Copy out the data below verbatim.

◆ Data shown ◆

###

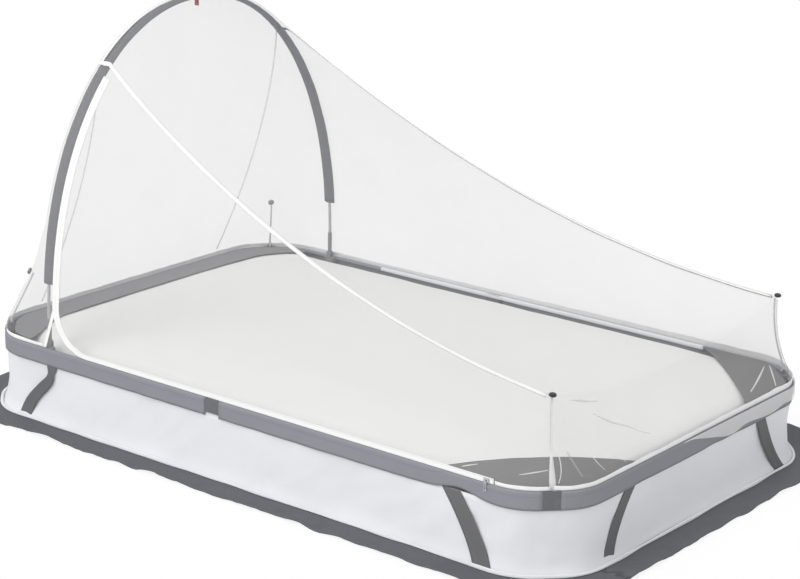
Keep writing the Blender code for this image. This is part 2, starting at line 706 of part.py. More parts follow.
def make_arch():
    pole_finish = material("arch_pole", POLE_GREY, 0.40, 0.6)
    curve = [(ARCH_X, *arch_point(angle)) for angle in arch_angles(ARCH_SPRING_Z + FOOT_RADIUS * 2)]
    legs = [(ARCH_X, ARCH_HALF, POLE_END_Z + GAP), (ARCH_X, ARCH_HALF, ARCH_SPRING_Z)]
    line = legs + curve + [(x, -y, z) for x, y, z in legs[::-1]]
    pole = add_object("arch_pole", tube_mesh("arch_pole", line, POLE_RADIUS, 2), pole_finish)
    sleeve = make_arch_sleeve(material("arch_sleeve", ARCH_GREY, 0.85))
    feet = [make_arch_foot(side) for side in (FRONT, BACK)]
    for side in (FRONT, BACK):
        make_bracket(side)
    hang_on("arch_hinge", (ARCH_X, 0.0, ARCH_PIVOT_Z), [pole, sleeve, make_hang_tab(), *feet])


SLEEVE_SECTION_DEGREES = (0, 48, 90, 132, 180, 228, 270, 312)


def make_arch_sleeve(finish):
    """Flat sleeve: an open oval tube along the arch, thickened inward round the pole."""
    line = [(ARCH_X, *arch_point(angle)) for angle in arch_angles(ARCH_SLEEVE_LOW)]
    half = ARCH_SLEEVE_WIDTH / 2
    turns = [math.radians(degrees) for degrees in SLEEVE_SECTION_DEGREES]
    across = [(math.cos(turn), math.sin(turn)) for turn in turns]
    shape = bmesh.new()
    rings = []
    wide = Vector((1, 0, 0))
    for k, point in enumerate(line):
        before, after = Vector(line[max(0, k - 1)]), Vector(line[min(len(line) - 1, k + 1)])
        outward = wide.cross((after - before).normalized())
        rings.append([shape.verts.new(Vector(point) + wide * half * c + outward * SLEEVE_OUTER * d)
                      for c, d in across])
    for near, far in zip(rings, rings[1:]):
        for j in range(len(across)):
            nxt = (j + 1) % len(across)
            shape.faces.new((near[j], near[nxt], far[nxt], far[j]))
    bmesh.ops.recalc_face_normals(shape, faces=shape.faces)
    mesh = bpy.data.meshes.new("arch_sleeve")
    shape.to_mesh(mesh)
    shape.free()
    mesh.shade_smooth()
    sleeve = add_object("arch_sleeve", mesh, finish)
    solid = sleeve.modifiers.new("cloth thickness", "SOLIDIFY")
    solid.thickness = SLEEVE_CLOTH
    solid.offset = -1.0
    solid.use_even_offset = False
    return sleeve


def make_arch_foot(side):
    """Ferrule on the pole end with a flat eye that turns on the bracket pin."""
    name = f"arch_foot_{SIDE_NAME[side]}"
    y = side * ARCH_HALF
    finish = material("arch_foot", BLOCK_GREY, 0.50)
    eye = rod_mesh(name, (ARCH_X, y - EYE_THICKNESS / 2, ARCH_PIVOT_Z),
                   (ARCH_X, y + EYE_THICKNESS / 2, ARCH_PIVOT_Z), FOOT_EYE_RADIUS, 20)
    foot = add_object(name, eye, finish)
    tall = FOOT_EYE_RADIUS + FOOT_RADIUS / 2
    neck = box_mesh(f"{name}_neck", (2 * FOOT_RADIUS, EYE_THICKNESS - 2 * PLAY, tall),
                    (ARCH_X, y, ARCH_PIVOT_Z + tall / 2))
    combine(foot, add_object(f"{name}_neck", neck, group=cutters), "UNION")
    cup_low = ARCH_PIVOT_Z + BRACKET_EAR_RADIUS + 2 * PLAY
    cup_top = ARCH_SPRING_Z
    cup = rod_mesh(f"{name}_cup", (ARCH_X, y, cup_low), (ARCH_X, y, cup_top), FOOT_RADIUS, 16)
    combine(foot, add_object(f"{name}_cup", cup, group=cutters), "UNION")
    hole = rod_mesh(f"{name}_hole", (ARCH_X, y, POLE_END_Z),
                    (ARCH_X, y, cup_top + CUT_OVERRUN), POLE_RADIUS + GAP, 16)
    combine(foot, add_object(f"{name}_hole", hole, group=cutters), "DIFFERENCE")
    reach = EYE_THICKNESS / 2 + CUT_OVERRUN
    bore = rod_mesh(f"{name}_bore", (ARCH_X, y - reach, ARCH_PIVOT_Z), (ARCH_X, y + reach, ARCH_PIVOT_Z),
                    BRACKET_PIN_RADIUS + PLAY, 16)
    combine(foot, add_object(f"{name}_bore", bore, group=cutters), "DIFFERENCE")
    return foot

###

◆ Answer to this exercise ◆
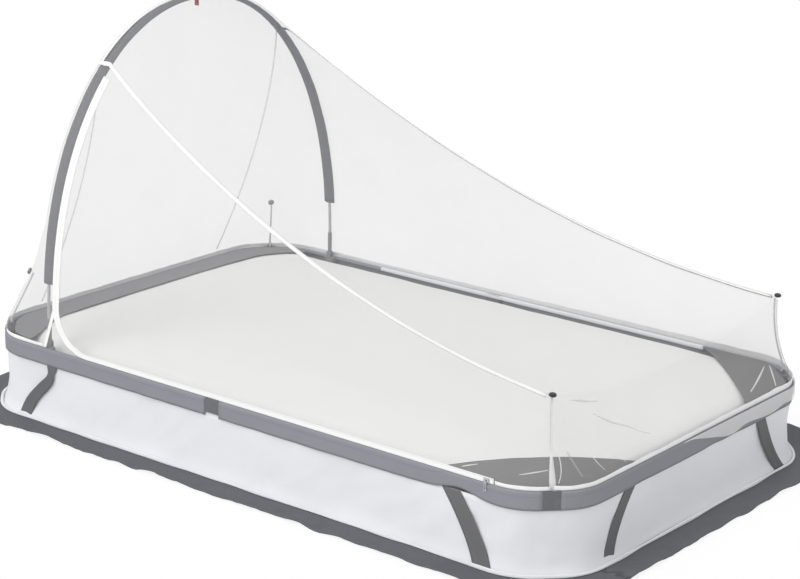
Keep writing the Blender code for this image. This is part 2, starting at line 706 of part.py. More parts follow.
def make_arch():
    pole_finish = material("arch_pole", POLE_GREY, 0.40, 0.6)
    curve = [(ARCH_X, *arch_point(angle)) for angle in arch_angles(ARCH_SPRING_Z + FOOT_RADIUS * 2)]
    legs = [(ARCH_X, ARCH_HALF, POLE_END_Z + GAP), (ARCH_X, ARCH_HALF, ARCH_SPRING_Z)]
    line = legs + curve + [(x, -y, z) for x, y, z in legs[::-1]]
    pole = add_object("arch_pole", tube_mesh("arch_pole", line, POLE_RADIUS, 2), pole_finish)
    sleeve = make_arch_sleeve(material("arch_sleeve", ARCH_GREY, 0.85))
    feet = [make_arch_foot(side) for side in (FRONT, BACK)]
    for side in (FRONT, BACK):
        make_bracket(side)
    hang_on("arch_hinge", (ARCH_X, 0.0, ARCH_PIVOT_Z), [pole, sleeve, make_hang_tab(), *feet])


SLEEVE_SECTION_DEGREES = (0, 48, 90, 132, 180, 228, 270, 312)


def make_arch_sleeve(finish):
    """Flat sleeve: an open oval tube along the arch, thickened inward round the pole."""
    line = [(ARCH_X, *arch_point(angle)) for angle in arch_angles(ARCH_SLEEVE_LOW)]
    half = ARCH_SLEEVE_WIDTH / 2
    turns = [math.radians(degrees) for degrees in SLEEVE_SECTION_DEGREES]
    across = [(math.cos(turn), math.sin(turn)) for turn in turns]
    shape = bmesh.new()
    rings = []
    wide = Vector((1, 0, 0))
    for k, point in enumerate(line):
        before, after = Vector(line[max(0, k - 1)]), Vector(line[min(len(line) - 1, k + 1)])
        outward = wide.cross((after - before).normalized())
        rings.append([shape.verts.new(Vector(point) + wide * half * c + outward * SLEEVE_OUTER * d)
                      for c, d in across])
    for near, far in zip(rings, rings[1:]):
        for j in range(len(across)):
            nxt = (j + 1) % len(across)
            shape.faces.new((near[j], near[nxt], far[nxt], far[j]))
    bmesh.ops.recalc_face_normals(shape, faces=shape.faces)
    mesh = bpy.data.meshes.new("arch_sleeve")
    shape.to_mesh(mesh)
    shape.free()
    mesh.shade_smooth()
    sleeve = add_object("arch_sleeve", mesh, finish)
    solid = sleeve.modifiers.new("cloth thickness", "SOLIDIFY")
    solid.thickness = SLEEVE_CLOTH
    solid.offset = -1.0
    solid.use_even_offset = False
    return sleeve


def make_arch_foot(side):
    """Ferrule on the pole end with a flat eye that turns on the bracket pin."""
    name = f"arch_foot_{SIDE_NAME[side]}"
    y = side * ARCH_HALF
    finish = material("arch_foot", BLOCK_GREY, 0.50)
    eye = rod_mesh(name, (ARCH_X, y - EYE_THICKNESS / 2, ARCH_PIVOT_Z),
                   (ARCH_X, y + EYE_THICKNESS / 2, ARCH_PIVOT_Z), FOOT_EYE_RADIUS, 20)
    foot = add_object(name, eye, finish)
    tall = FOOT_EYE_RADIUS + FOOT_RADIUS / 2
    neck = box_mesh(f"{name}_neck", (2 * FOOT_RADIUS, EYE_THICKNESS - 2 * PLAY, tall),
                    (ARCH_X, y, ARCH_PIVOT_Z + tall / 2))
    combine(foot, add_object(f"{name}_neck", neck, group=cutters), "UNION")
    cup_low = ARCH_PIVOT_Z + BRACKET_EAR_RADIUS + 2 * PLAY
    cup_top = ARCH_SPRING_Z
    cup = rod_mesh(f"{name}_cup", (ARCH_X, y, cup_low), (ARCH_X, y, cup_top), FOOT_RADIUS, 16)
    combine(foot, add_object(f"{name}_cup", cup, group=cutters), "UNION")
    hole = rod_mesh(f"{name}_hole", (ARCH_X, y, POLE_END_Z),
                    (ARCH_X, y, cup_top + CUT_OVERRUN), POLE_RADIUS + GAP, 16)
    combine(foot, add_object(f"{name}_hole", hole, group=cutters), "DIFFERENCE")
    reach = EYE_THICKNESS / 2 + CUT_OVERRUN
    bore = rod_mesh(f"{name}_bore", (ARCH_X, y - reach, ARCH_PIVOT_Z), (ARCH_X, y + reach, ARCH_PIVOT_Z),
                    BRACKET_PIN_RADIUS + PLAY, 16)
    combine(foot, add_object(f"{name}_bore", bore, group=cutters), "DIFFERENCE")
    return foot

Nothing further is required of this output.